Fitch Ratings is optimistic about Ghana’s banking sector, citing strong profits and improved solvency following years of turbulence caused by the government’s Domestic Debt Exchange Programme (DDEP).
Under the DDEP, introduced in December 2022, Ghana agreed to swap about $4bn of domestic debt, helping convince the IMF about Ghana’s resolve to restructure its loans. But it inflicted heavy losses on banks, leaving many grappling to meet solvency requirements.
However, robust earnings in 2023 and 2024, largely driven by high yields on Treasury bills, have laid the foundation for bank sector’s recovery, Fitch said in its latest report.
“High profits are driving a recovery in the banking sector’s capitalisation after the large losses imposed by Ghana’s DDEP,” the agency noted, predicting that most banks will meet capital compliance by the end of 2025, even as regulatory forbearance expires.
Fitch noted that banks’ reliance on domestic deposits, as opposed to external debt, has shielded them from liquidity pressures affecting other markets. While foreign-currency liquidity coverage remains strong, the local-currency liquidity outlook depends heavily on Treasury bill yields.
The ongoing restructuring of Ghana’s sovereign external debt has been another stabilising factor.
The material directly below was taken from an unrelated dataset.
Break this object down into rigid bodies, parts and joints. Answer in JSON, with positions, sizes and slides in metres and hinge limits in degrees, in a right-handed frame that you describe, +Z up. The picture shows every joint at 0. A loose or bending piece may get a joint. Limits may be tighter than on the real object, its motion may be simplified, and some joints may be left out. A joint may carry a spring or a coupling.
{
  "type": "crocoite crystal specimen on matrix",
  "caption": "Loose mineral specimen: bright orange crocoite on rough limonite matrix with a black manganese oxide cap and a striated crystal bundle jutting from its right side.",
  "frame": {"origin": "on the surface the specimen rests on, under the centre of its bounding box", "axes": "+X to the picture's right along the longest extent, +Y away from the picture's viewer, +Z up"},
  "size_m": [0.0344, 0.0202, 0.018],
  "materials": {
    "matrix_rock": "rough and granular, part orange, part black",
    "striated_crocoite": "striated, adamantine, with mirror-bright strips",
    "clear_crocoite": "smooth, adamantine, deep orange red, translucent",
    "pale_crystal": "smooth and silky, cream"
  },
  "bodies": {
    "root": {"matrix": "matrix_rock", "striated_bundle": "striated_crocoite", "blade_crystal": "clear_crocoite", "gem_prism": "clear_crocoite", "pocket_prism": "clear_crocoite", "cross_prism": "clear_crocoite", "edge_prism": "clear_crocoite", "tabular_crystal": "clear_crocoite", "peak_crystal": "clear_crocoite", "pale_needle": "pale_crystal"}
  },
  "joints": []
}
The October 2024 Eurobond exchange bolstered access to international finance and alleviated local currency liquidity strains, according to Fitch.
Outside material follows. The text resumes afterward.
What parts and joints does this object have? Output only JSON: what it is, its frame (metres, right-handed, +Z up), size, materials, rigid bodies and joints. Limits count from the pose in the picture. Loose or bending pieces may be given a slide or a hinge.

This progress prompted the agency to upgrade Ghana’s Long-Term Local-Currency Issuer Default Rating to ‘CCC+’ from ‘CCC’. Fitch forecasts further macroeconomic stabilisation in 2025, with GDP growth expected to rise, inflation projected to decline, and the exchange rate likely to stabilise.
While the sector shows signs of strength, challenges persist. The non-performing loan (NPL) ratio climbed to 22.7% in October 2024 from 18.3% a year earlier, the Bank of Ghana (BoG) reported in its November 2024 Monetary Policy Committee (MPC) statement.
Fitch projects that high yields on government securities will continue to strengthen banks’ capital positions in 2025, setting the stage for sustained recovery. However, adherence to strict credit standards and effective recapitalisation will be critical to addressing lingering vulnerabilities.